Showing posts with label Panagiotis Papavlasopoulos. Show all posts
Showing posts with label Panagiotis Papavlasopoulos. Show all posts

Wednesday, August 23, 2023

ST. LOU FRINGE - CHECKING OUT: A BED, BREAKFAST AND BURIAL STORY

It seems like every year Panagiotis Papavlasopoulos and Analicia Kocher produce an unusual one-act comedy that is a bit on the strange side. This year, Checking Out told the story of a woman who has inherited a low-end B&B from her sister, keeping her developmentally disabled nephew as handy man. It takes place in a isolated slice of Illinois, Jersey County, a narrow wedge of land between the Mississippi and Illinois Rivers. The only way out to the east and west are small ferries, giving it a remote feel. The late owner's  wake on the premises and her will brings some surprises.                

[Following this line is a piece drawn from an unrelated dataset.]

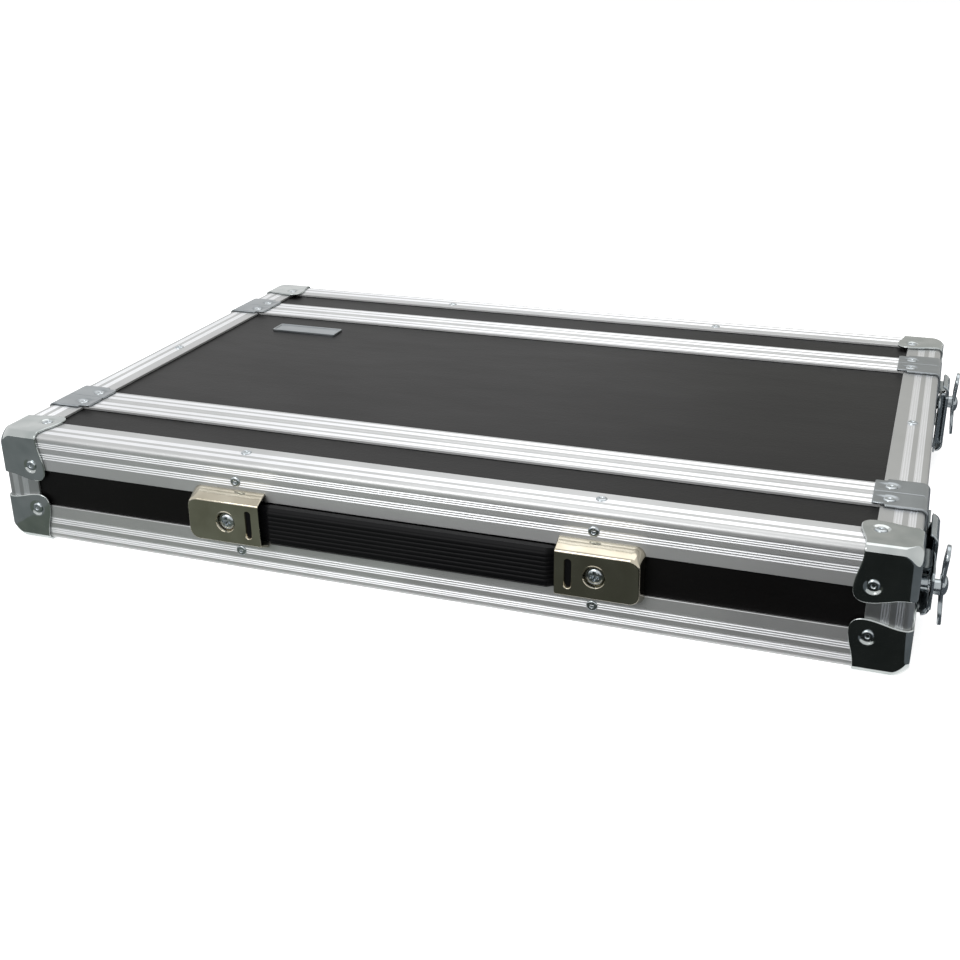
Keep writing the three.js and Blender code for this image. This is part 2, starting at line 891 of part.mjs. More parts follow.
const buildBadge = () => {
  const low = caseHeight - panelOuter + fit / 2;
  const { x, y } = badgeCentre;
  add(
    model,
    "blank_nameplate",
    block(
      x - badgeSize.x / 2,
      x + badgeSize.x / 2,
      y - badgeSize.y / 2,
      y + badgeSize.y / 2,
      low,
      low + badgeSize.z,
    ),
    looks.chrome,
  );
};

buildSleeve();
buildRails();
ends.forEach(buildLid);
buildHandle();
buildLatches();
buildBadge();

// The origin: the middle of the whole footprint, handle included, at the level it rests on.
const frontmost = -capHeight;
const rearmost = caseDepth + cornerProud;
model.position.set(0, -(frontmost + rearmost) / 2, cornerProud);

export default model;
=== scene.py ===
# Shallow rack flight case with removable lids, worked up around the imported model.
import bpy, bmesh, json, math, mathutils
import numpy as np
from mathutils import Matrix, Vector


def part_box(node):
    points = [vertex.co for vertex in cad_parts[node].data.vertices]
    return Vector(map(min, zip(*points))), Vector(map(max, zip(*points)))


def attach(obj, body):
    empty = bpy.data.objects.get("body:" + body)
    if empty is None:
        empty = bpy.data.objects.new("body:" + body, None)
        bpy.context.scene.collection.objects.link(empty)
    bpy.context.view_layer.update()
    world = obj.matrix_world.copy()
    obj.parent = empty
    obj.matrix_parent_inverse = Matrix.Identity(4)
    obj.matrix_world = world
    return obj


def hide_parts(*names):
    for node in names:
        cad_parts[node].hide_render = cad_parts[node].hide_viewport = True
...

Wednesday, August 31, 2022

MORE FROM THE FRINGE - MEDIUM ROAST

A charming village in Greece, an old tradition, some mystery and perhaps a security leak. There is a local tradition of foretelling the future from the stains left inside the cup after a serving of strong, coarse Greek coffee. Members of the audience were invited up for sip and seance, here my fellow Fringe board member Jose. But there is worry that the seer, played by Analicia Kocher, is being too loose with her tongue about the process, in effect spilling the beans. My Improv friend Panagiotis Papavlasopous, dressed in drag, shows up to screw the lid of the coffee can back on.             


Wednesday, July 31, 2019

COLORED STAGE LIGHTS ARE A PHOTOGRAPHER'S ENEMY


Act Your Pants Off was held at The Monocle, an upscale bar with a small performance space in back. It has some plain white stage lights but also LED lamps (they all are now) that rotated between red, yellow, blue and green. It's hell to photograph with them. They mush up contrast and do terrible, unnatural things to facial features.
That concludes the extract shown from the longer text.